Whether for CDR or SRM, most advocates of geoengineering emphasise that this is not an ‘instead of’ emissions reduction’ option, it’s an ‘as well as’, but opponents have pointed out that prominent advocates of this approach belong to those same conservative think-tanks which have all along been climate change deniers. The fear is that geoengineering is being touted as a cheap fix in order to avoid doing anything worthwhile (ie expensive) to solve the problem of carbon emissions. The deepest fear, of course, is not that geoengineering wouldn’t work, but that it would, and that it would do something catastrophic. It’s like setting about neurosurgery with a trowel and a lump hammer, while wearing a blindfold.

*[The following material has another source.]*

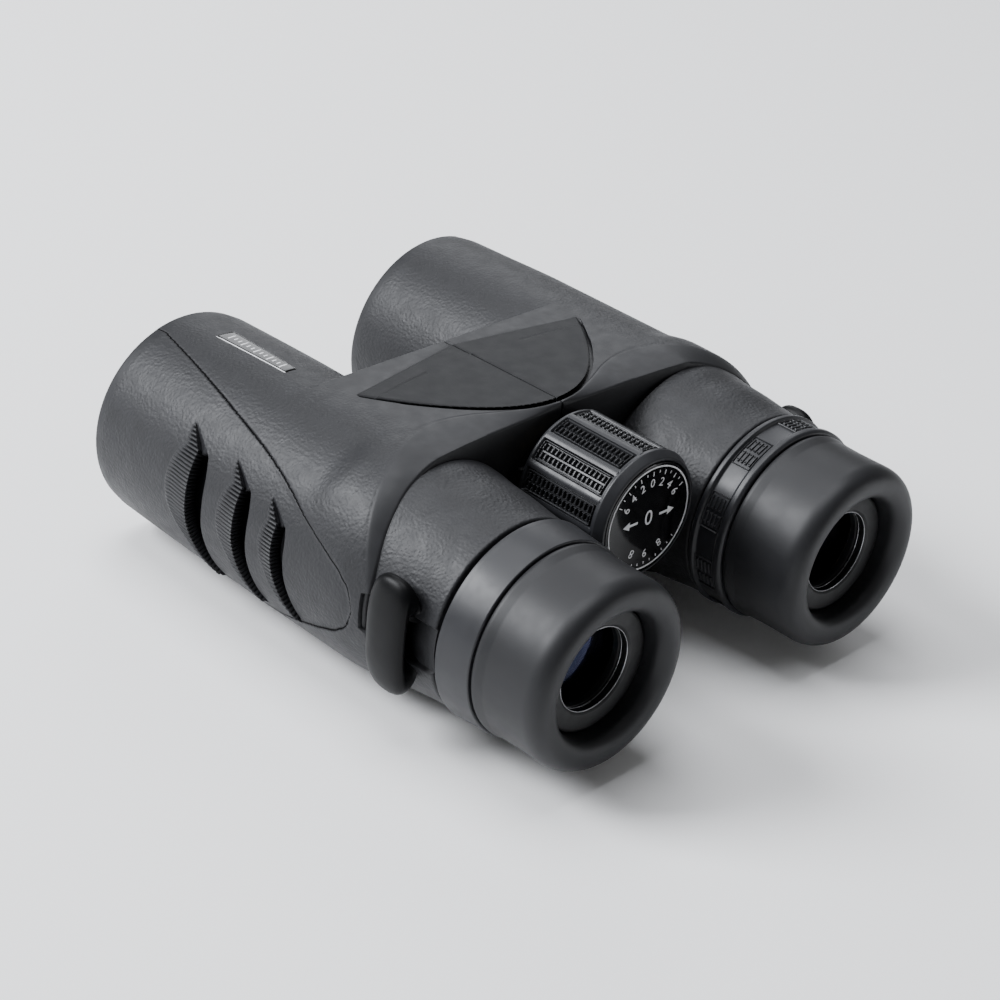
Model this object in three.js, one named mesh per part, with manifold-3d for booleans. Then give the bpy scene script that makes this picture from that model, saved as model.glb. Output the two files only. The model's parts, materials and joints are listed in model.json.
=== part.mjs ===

It is entirely of a piece with capitalism’s modus operandi that it sleepwalks into a problem and then guessworks its way out of it, while arguing bitterly about whose fault it is and who’s going to pick up the bill. But there is one other interesting fact about the jet stream which, if the world gets a lucky break and the bickering capitalists get booted off the planning committees, socialists may well be able to turn to good account: “According to one estimate, of the potential wind energy in the jet stream, only 1 percent would be needed to meet the world’s current energy needs. The required technology would reportedly take 10–20 years to develop” (Wikipedia). Now that would be one hell of a windmill.